I just recently learned something new about myself and challenges. I just returned home from a 60 mile breast cancer walk. We walked basically 20 miles a day for 3 days. Although this was physically difficult, quite painful at times and it was extremely wearing, tiring and trying on an emotional level, this is not the challenge that was hardest for me. Where I struggled was choosing between where my heart wanted to go and where my group wanted to go.
Every person has their own reason for getting involved in an event like this. Each individual has their own goals, expectations and hopes for accomplishment. I arrived hoping I would make it to the end. I left realizing that just making it to the end wasn’t the full goal. I really was wanting to learn more about what inspired people to get involved to begin with. I really wanted to hear the stories of those touched by breast cancer. Those walking for a loved one. Those hoping to make a difference. I wanted to hear their stories and I wanted to stand beside them. I wanted to get a glimpse of what it was that was driving their own path.
This doesn’t sound that difficult. Just walking, I would be near hundreds of others with their own stories… all I needed to do was talk to them. However, what I discovered is that the more places I didn’t go, the less opportunity I had to cross paths with these stories. So instead of following my group in all the directions they went, I stood by my gut instinct to find the direction that was right for me. This was hard for me. I’m all about the group. I want to be apart of the group and support the group.

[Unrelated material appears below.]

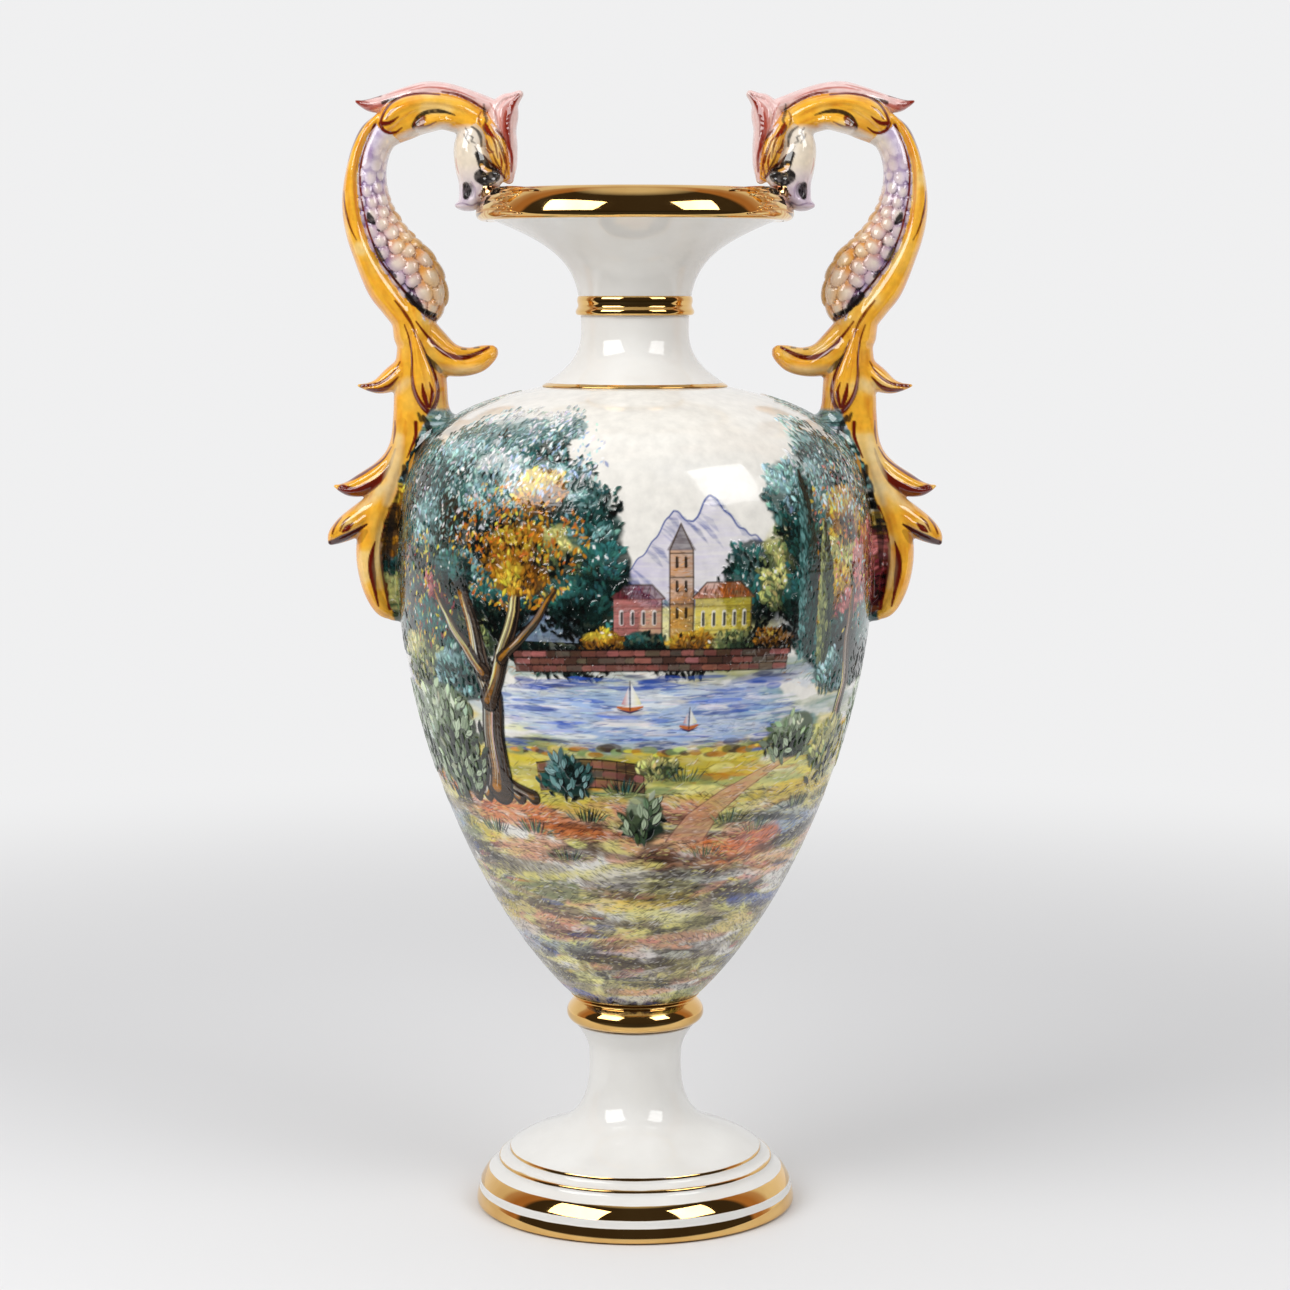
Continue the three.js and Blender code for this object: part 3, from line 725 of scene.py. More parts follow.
def bush(x, z, wide, high, tones, leaf=6.0):
    """Large leaves with dark edges and a pale rib, as in a near shrub."""
    dark, mid, pale = (np.asarray(tone) for tone in tones)
    canvas.patch(x, z, wide, high, dark, 0.95, 0.4, 0.1, 0, 0.4)
    crown(x, z, wide, high, tones, leaf, 0.75, 0.4)
    count = int(wide * high / leaf**2 * 0.7)
    px, pz, a, r = within_oval(x, z, wide, high, count)
    angle = math.pi / 2 - r * np.cos(a) * 1.1 + rng.normal(0, 0.45, count)
    size = leaf * rng.uniform(0.8, 1.25, count)
    tone = np.clip(mid + (pale - mid) * rng.uniform(0, 1, (count, 1)), 0, 1)
    for k in range(count):
        at = (px[k:k + 1], pz[k:k + 1])
        canvas.dabs(LEAVES, at[0] + 0.3, at[1] - 0.3, size[k] * 1.2, angle[k], BLACK, 0.85, 0.2)
        canvas.dabs(LEAVES, *at, size[k], angle[k], tone[k], 0.95, 0.55)
        canvas.dabs(NEEDLES, *at, size[k] * 0.8, angle[k], dark, 0.8)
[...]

What I learned from this was, we can be a part of group with a group goal, but still have our own path within that group. Thats what makes a group so fantastic. I struggled with the idea of diverting, but in the end, I felt better about me for standing up for what I knew I needed to do. I felt glad I didn’t ignore my own path.
Moral of the thought… believe in yourself and your goals. Listen to your heart and don’t put yourself last. Follow your dreams.